- PROBLEM DESCRIPTION
Every line that contains the word "object" should be copied.

- DATASET RECORDS
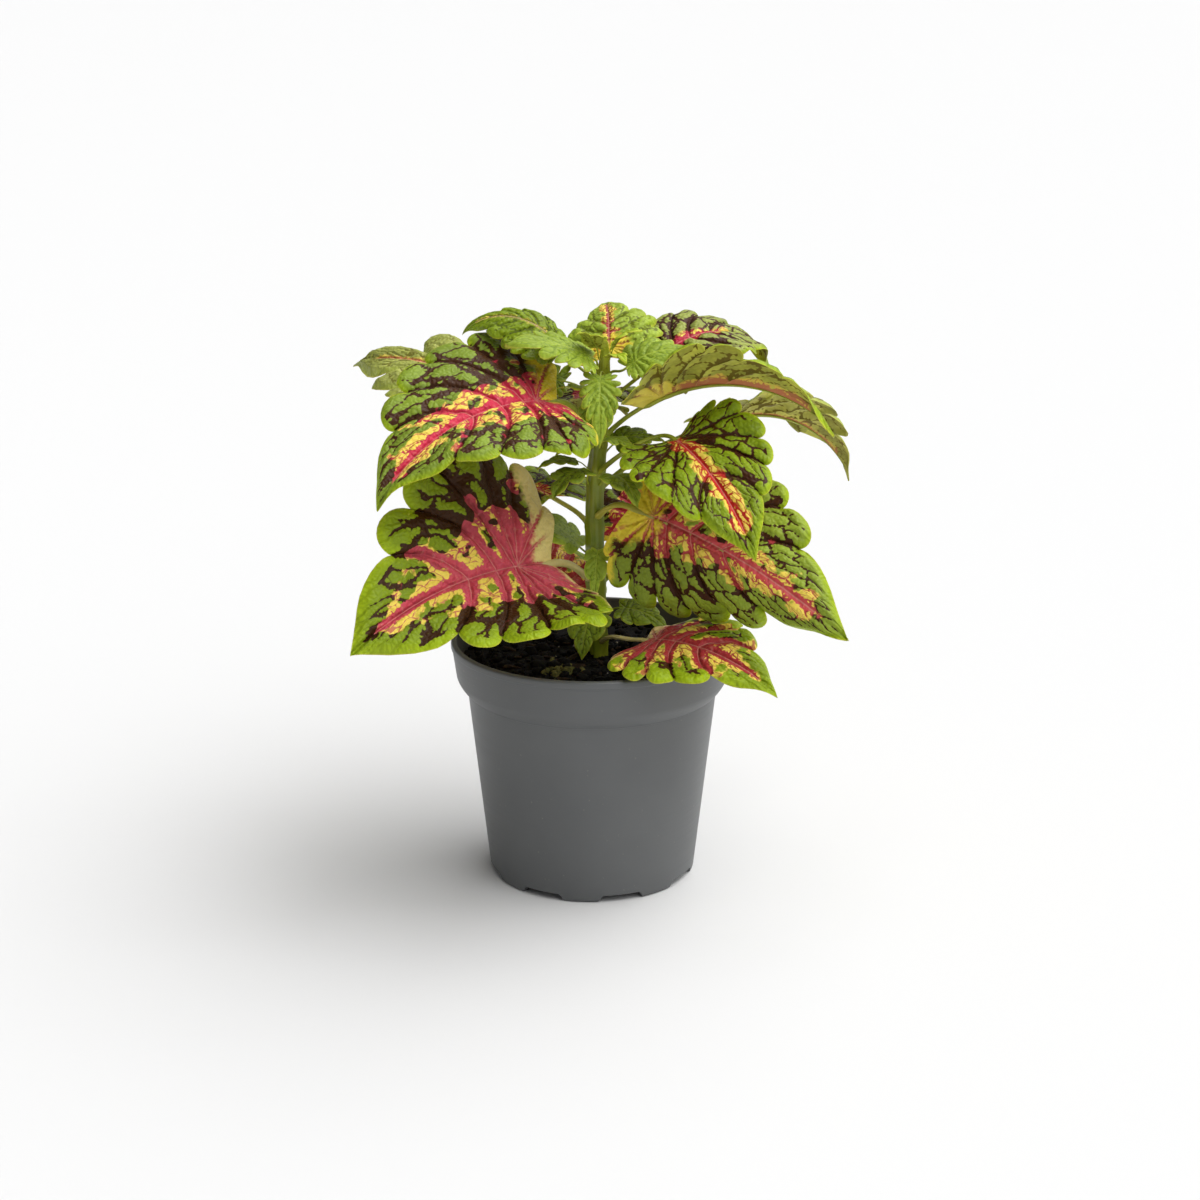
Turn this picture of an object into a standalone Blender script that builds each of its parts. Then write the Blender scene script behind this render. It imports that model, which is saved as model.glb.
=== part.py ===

* * *

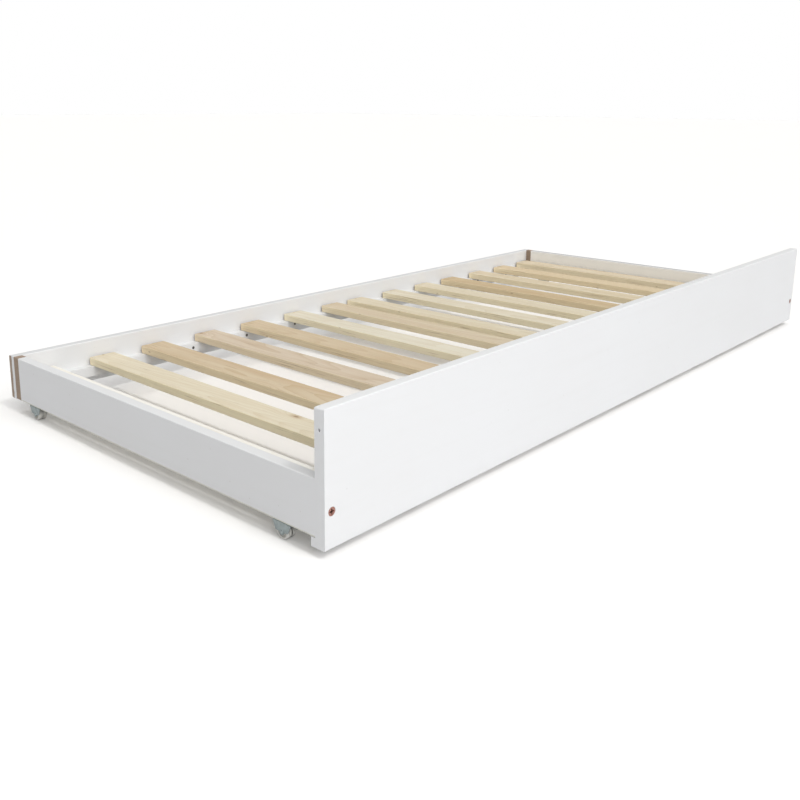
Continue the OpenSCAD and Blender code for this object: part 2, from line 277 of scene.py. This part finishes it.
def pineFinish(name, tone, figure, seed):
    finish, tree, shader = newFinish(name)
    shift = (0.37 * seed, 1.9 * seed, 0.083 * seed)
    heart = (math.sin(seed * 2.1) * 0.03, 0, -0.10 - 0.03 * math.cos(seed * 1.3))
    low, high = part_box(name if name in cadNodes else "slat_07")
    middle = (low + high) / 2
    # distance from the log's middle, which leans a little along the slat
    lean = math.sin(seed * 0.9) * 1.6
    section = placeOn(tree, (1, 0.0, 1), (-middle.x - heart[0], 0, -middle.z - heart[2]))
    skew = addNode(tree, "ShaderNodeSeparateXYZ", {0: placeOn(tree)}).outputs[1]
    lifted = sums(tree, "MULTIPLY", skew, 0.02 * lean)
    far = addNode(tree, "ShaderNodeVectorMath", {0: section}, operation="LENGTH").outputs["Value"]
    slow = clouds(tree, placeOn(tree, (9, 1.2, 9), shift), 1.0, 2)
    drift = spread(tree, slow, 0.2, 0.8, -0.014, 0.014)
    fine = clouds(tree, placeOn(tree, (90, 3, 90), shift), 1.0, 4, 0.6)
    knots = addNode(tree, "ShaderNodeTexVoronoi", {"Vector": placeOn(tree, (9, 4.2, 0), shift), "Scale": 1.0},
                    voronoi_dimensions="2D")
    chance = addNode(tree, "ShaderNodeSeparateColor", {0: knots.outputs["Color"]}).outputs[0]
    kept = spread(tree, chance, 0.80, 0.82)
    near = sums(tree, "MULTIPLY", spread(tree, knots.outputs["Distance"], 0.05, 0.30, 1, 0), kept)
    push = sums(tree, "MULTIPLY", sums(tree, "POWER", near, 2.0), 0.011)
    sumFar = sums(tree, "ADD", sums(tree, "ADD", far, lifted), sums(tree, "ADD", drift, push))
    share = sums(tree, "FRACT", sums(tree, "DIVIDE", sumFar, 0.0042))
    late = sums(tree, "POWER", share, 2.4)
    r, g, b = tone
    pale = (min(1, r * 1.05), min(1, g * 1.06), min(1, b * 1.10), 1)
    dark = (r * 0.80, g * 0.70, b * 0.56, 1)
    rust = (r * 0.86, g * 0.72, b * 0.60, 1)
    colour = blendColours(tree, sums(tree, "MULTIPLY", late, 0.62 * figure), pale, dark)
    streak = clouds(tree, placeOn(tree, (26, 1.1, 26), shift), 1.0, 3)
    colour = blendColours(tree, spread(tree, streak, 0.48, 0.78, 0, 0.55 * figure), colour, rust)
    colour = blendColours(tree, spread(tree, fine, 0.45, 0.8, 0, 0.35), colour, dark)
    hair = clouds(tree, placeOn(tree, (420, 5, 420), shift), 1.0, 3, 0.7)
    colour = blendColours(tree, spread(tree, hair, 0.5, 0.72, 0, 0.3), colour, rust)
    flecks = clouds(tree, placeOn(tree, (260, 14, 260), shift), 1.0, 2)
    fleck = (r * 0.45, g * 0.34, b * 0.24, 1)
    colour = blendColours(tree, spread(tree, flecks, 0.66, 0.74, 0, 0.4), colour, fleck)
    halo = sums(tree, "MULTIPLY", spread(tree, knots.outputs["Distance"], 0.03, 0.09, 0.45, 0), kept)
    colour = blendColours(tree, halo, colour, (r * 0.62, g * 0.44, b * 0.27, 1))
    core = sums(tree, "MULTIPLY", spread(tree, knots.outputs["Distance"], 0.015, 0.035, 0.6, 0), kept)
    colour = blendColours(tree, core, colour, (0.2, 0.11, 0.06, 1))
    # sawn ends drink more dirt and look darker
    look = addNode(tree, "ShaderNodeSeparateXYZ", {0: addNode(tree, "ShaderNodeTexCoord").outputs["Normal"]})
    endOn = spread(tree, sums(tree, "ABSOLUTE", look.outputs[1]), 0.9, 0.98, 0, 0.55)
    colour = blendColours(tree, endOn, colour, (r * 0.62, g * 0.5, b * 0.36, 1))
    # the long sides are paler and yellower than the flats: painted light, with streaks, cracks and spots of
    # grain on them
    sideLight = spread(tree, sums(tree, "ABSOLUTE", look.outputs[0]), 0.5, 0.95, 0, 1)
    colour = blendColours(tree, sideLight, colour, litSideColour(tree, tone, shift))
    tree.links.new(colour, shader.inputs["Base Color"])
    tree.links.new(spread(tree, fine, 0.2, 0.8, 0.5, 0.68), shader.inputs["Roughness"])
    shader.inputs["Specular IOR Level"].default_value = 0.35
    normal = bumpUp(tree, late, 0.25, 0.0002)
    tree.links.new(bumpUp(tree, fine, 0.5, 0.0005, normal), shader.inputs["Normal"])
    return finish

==

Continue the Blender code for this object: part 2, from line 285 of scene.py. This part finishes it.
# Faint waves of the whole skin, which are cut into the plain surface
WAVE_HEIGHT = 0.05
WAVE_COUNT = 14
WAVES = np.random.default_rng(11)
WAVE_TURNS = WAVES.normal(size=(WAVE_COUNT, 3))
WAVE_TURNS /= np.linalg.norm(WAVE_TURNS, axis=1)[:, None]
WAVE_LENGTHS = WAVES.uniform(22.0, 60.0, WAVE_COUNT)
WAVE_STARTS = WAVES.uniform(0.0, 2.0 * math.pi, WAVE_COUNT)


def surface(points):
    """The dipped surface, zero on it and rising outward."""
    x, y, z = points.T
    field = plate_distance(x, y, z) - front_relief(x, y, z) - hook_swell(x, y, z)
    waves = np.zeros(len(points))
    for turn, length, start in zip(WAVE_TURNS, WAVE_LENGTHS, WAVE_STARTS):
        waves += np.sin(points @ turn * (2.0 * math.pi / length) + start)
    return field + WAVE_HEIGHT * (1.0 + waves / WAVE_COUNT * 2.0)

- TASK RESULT
Turn this picture of an object into a standalone Blender script that builds each of its parts. Then write the Blender scene script behind this render. It imports that model, which is saved as model.glb.
Continue the OpenSCAD and Blender code for this object: part 2, from line 277 of scene.py. This part finishes it.
Continue the Blender code for this object: part 2, from line 285 of scene.py. This part finishes it.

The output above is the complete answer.